- _Information supplied_
▼

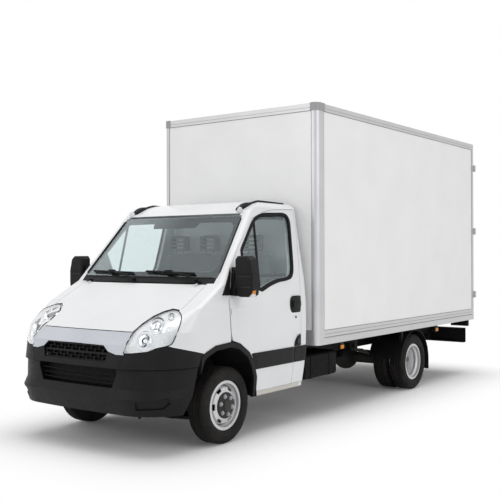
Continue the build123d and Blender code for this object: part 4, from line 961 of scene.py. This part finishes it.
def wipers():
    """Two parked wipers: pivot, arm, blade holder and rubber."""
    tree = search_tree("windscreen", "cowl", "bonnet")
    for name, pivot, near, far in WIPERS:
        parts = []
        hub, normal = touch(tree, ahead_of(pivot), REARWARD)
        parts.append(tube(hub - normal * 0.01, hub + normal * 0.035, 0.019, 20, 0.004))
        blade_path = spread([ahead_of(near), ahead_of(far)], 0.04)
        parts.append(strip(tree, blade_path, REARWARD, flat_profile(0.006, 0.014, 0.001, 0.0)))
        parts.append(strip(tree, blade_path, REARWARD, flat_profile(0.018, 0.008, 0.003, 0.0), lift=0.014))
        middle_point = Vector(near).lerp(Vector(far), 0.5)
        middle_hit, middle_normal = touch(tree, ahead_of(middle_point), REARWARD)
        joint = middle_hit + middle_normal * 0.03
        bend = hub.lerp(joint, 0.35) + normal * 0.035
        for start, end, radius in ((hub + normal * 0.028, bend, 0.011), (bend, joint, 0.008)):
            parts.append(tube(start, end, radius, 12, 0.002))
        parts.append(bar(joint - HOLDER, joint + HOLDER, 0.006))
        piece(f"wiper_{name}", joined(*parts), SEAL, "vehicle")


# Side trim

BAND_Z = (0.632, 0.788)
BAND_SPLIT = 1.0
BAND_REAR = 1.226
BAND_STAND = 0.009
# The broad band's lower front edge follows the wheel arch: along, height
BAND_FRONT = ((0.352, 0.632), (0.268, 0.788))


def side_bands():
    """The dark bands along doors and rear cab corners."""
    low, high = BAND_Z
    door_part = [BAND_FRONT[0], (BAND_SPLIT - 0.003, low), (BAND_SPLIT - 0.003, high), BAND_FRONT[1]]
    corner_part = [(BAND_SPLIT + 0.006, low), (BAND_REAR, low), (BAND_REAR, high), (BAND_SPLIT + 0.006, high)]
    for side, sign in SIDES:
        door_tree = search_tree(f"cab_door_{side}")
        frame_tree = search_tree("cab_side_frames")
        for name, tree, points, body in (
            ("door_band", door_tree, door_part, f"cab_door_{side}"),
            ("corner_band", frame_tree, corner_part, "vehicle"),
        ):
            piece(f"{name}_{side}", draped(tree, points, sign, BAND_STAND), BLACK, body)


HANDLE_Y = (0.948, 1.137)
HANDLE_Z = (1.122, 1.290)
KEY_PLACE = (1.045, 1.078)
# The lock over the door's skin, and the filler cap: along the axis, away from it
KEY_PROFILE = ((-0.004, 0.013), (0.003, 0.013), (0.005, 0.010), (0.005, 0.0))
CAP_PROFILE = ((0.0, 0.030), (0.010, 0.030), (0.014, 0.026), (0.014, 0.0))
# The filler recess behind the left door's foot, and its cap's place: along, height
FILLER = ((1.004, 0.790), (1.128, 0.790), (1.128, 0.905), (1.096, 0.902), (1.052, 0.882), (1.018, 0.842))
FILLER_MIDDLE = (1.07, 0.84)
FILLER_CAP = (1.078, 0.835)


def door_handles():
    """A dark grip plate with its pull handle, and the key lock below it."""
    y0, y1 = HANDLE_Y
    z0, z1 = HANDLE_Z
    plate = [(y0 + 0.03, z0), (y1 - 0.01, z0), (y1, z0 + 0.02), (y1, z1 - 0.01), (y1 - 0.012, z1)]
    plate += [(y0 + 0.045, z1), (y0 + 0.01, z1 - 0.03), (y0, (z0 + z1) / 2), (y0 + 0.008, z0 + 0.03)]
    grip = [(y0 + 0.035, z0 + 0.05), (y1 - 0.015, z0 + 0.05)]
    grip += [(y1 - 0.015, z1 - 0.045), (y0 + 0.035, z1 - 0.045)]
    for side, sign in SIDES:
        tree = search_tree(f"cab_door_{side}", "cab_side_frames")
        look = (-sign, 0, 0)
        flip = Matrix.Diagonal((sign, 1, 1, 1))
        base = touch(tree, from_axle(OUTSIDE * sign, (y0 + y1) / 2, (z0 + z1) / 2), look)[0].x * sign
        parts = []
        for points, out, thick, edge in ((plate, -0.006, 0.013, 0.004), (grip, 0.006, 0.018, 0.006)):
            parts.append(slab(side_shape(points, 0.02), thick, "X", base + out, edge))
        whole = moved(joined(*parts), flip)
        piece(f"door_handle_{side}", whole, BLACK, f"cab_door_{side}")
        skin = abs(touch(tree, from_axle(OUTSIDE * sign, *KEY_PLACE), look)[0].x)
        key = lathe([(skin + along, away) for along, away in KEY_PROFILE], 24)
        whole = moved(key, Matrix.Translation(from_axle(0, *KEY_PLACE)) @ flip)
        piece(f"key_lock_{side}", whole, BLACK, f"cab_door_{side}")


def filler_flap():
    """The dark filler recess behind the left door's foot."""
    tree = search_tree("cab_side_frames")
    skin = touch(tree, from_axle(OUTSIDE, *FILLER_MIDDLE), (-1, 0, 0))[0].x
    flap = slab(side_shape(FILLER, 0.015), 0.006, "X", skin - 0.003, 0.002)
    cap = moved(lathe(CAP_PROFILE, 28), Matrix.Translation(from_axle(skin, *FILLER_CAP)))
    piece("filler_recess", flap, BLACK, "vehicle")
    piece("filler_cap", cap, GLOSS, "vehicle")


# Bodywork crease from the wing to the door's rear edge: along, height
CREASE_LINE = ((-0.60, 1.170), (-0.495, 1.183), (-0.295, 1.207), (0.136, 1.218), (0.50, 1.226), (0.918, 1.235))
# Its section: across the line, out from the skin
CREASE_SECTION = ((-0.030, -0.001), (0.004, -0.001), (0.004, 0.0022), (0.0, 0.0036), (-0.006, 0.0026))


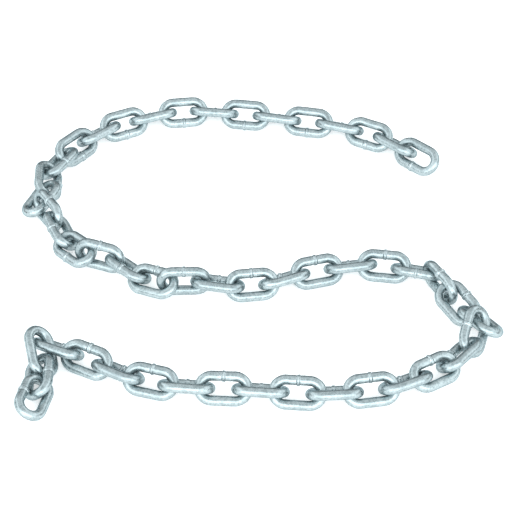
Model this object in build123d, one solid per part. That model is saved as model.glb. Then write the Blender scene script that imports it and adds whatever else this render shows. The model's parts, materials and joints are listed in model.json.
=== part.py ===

▲
▼

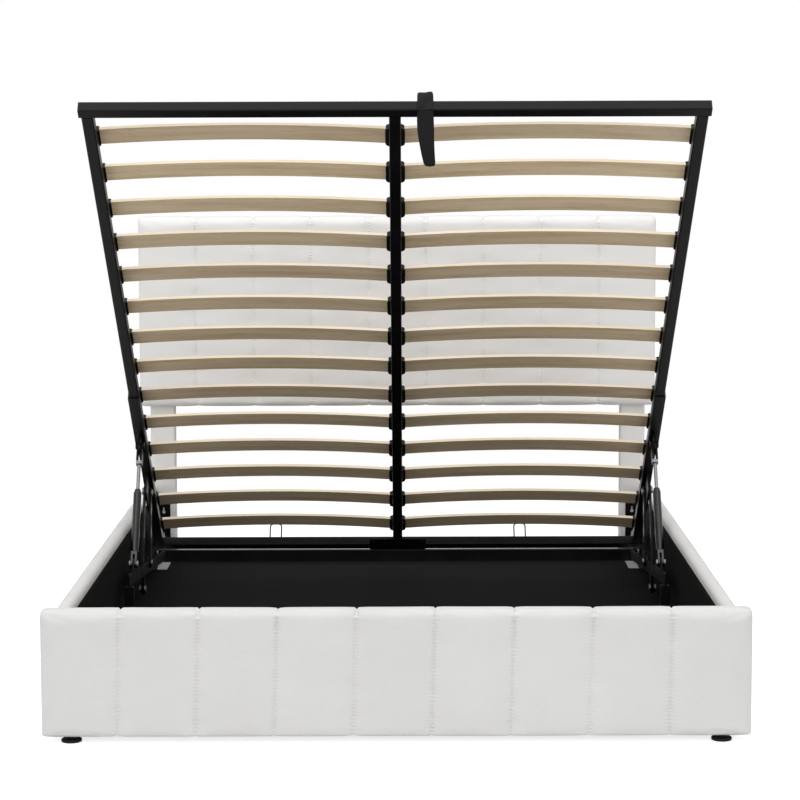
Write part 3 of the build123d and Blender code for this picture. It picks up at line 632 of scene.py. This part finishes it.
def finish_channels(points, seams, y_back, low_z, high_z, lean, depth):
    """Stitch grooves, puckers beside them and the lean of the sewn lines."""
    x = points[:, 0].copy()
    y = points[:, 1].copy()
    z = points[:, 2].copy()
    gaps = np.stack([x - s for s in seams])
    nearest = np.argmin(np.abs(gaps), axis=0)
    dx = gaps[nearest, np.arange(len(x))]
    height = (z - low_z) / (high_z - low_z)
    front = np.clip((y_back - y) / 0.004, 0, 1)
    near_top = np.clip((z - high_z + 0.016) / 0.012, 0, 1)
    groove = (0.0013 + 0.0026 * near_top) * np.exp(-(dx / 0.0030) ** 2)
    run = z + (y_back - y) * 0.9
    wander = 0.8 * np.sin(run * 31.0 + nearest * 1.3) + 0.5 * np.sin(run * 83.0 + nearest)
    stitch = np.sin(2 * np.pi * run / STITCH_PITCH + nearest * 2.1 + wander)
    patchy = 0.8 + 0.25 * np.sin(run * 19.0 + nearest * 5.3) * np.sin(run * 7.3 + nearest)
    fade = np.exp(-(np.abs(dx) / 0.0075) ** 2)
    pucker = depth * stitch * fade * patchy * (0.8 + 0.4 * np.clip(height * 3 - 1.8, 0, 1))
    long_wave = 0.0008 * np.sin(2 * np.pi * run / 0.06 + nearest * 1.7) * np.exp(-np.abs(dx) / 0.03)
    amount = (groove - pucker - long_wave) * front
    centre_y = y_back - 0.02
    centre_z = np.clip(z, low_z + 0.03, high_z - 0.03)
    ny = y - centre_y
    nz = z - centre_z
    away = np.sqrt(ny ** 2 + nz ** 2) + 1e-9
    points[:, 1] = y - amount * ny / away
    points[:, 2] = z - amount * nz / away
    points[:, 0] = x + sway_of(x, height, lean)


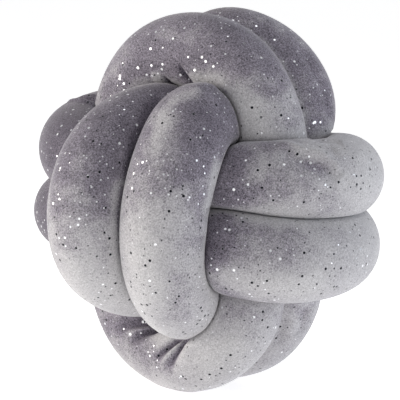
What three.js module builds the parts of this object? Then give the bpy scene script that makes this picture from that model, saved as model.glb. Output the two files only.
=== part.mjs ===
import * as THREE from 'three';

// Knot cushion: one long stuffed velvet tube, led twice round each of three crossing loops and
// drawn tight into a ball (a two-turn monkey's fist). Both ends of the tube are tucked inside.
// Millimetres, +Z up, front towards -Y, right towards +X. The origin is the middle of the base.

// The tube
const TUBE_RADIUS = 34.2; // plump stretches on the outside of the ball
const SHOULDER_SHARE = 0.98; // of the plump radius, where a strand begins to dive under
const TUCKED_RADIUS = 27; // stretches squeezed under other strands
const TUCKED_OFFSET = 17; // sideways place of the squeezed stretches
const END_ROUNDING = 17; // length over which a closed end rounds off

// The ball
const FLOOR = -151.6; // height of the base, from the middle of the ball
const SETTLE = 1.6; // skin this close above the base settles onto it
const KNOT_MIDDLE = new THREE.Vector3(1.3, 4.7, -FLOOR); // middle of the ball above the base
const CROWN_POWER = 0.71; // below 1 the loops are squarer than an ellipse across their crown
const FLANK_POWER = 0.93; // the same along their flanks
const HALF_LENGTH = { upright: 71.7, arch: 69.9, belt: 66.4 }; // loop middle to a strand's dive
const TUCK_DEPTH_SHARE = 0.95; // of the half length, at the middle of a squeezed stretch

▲
▼

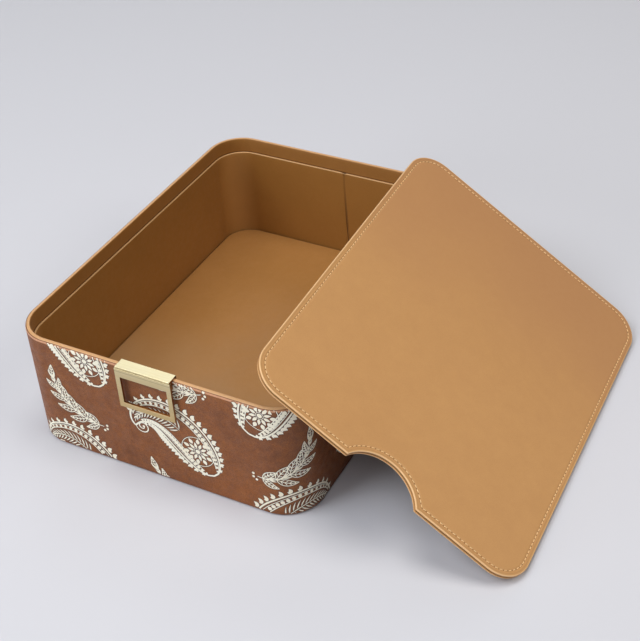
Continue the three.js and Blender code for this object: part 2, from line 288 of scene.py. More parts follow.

▲

- _Problem details_
Copy out exactly the lines from the one containing "Write part 3" to the one containing "import * as THREE from 'three';", both ends inclusive.

- _Worked solution_
Write part 3 of the build123d and Blender code for this picture. It picks up at line 632 of scene.py. This part finishes it.
def finish_channels(points, seams, y_back, low_z, high_z, lean, depth):
    """Stitch grooves, puckers beside them and the lean of the sewn lines."""
    x = points[:, 0].copy()
    y = points[:, 1].copy()
    z = points[:, 2].copy()
    gaps = np.stack([x - s for s in seams])
    nearest = np.argmin(np.abs(gaps), axis=0)
    dx = gaps[nearest, np.arange(len(x))]
    height = (z - low_z) / (high_z - low_z)
    front = np.clip((y_back - y) / 0.004, 0, 1)
    near_top = np.clip((z - high_z + 0.016) / 0.012, 0, 1)
    groove = (0.0013 + 0.0026 * near_top) * np.exp(-(dx / 0.0030) ** 2)
    run = z + (y_back - y) * 0.9
    wander = 0.8 * np.sin(run * 31.0 + nearest * 1.3) + 0.5 * np.sin(run * 83.0 + nearest)
    stitch = np.sin(2 * np.pi * run / STITCH_PITCH + nearest * 2.1 + wander)
    patchy = 0.8 + 0.25 * np.sin(run * 19.0 + nearest * 5.3) * np.sin(run * 7.3 + nearest)
    fade = np.exp(-(np.abs(dx) / 0.0075) ** 2)
    pucker = depth * stitch * fade * patchy * (0.8 + 0.4 * np.clip(height * 3 - 1.8, 0, 1))
    long_wave = 0.0008 * np.sin(2 * np.pi * run / 0.06 + nearest * 1.7) * np.exp(-np.abs(dx) / 0.03)
    amount = (groove - pucker - long_wave) * front
    centre_y = y_back - 0.02
    centre_z = np.clip(z, low_z + 0.03, high_z - 0.03)
    ny = y - centre_y
    nz = z - centre_z
    away = np.sqrt(ny ** 2 + nz ** 2) + 1e-9
    points[:, 1] = y - amount * ny / away
    points[:, 2] = z - amount * nz / away
    points[:, 0] = x + sway_of(x, height, lean)


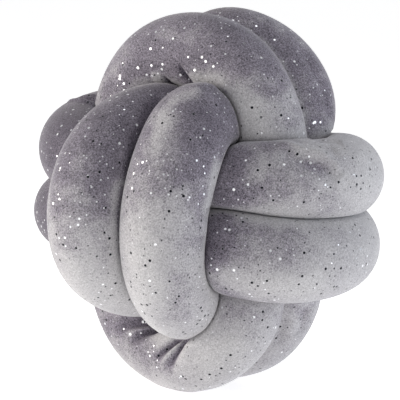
What three.js module builds the parts of this object? Then give the bpy scene script that makes this picture from that model, saved as model.glb. Output the two files only.
=== part.mjs ===
import * as THREE from 'three';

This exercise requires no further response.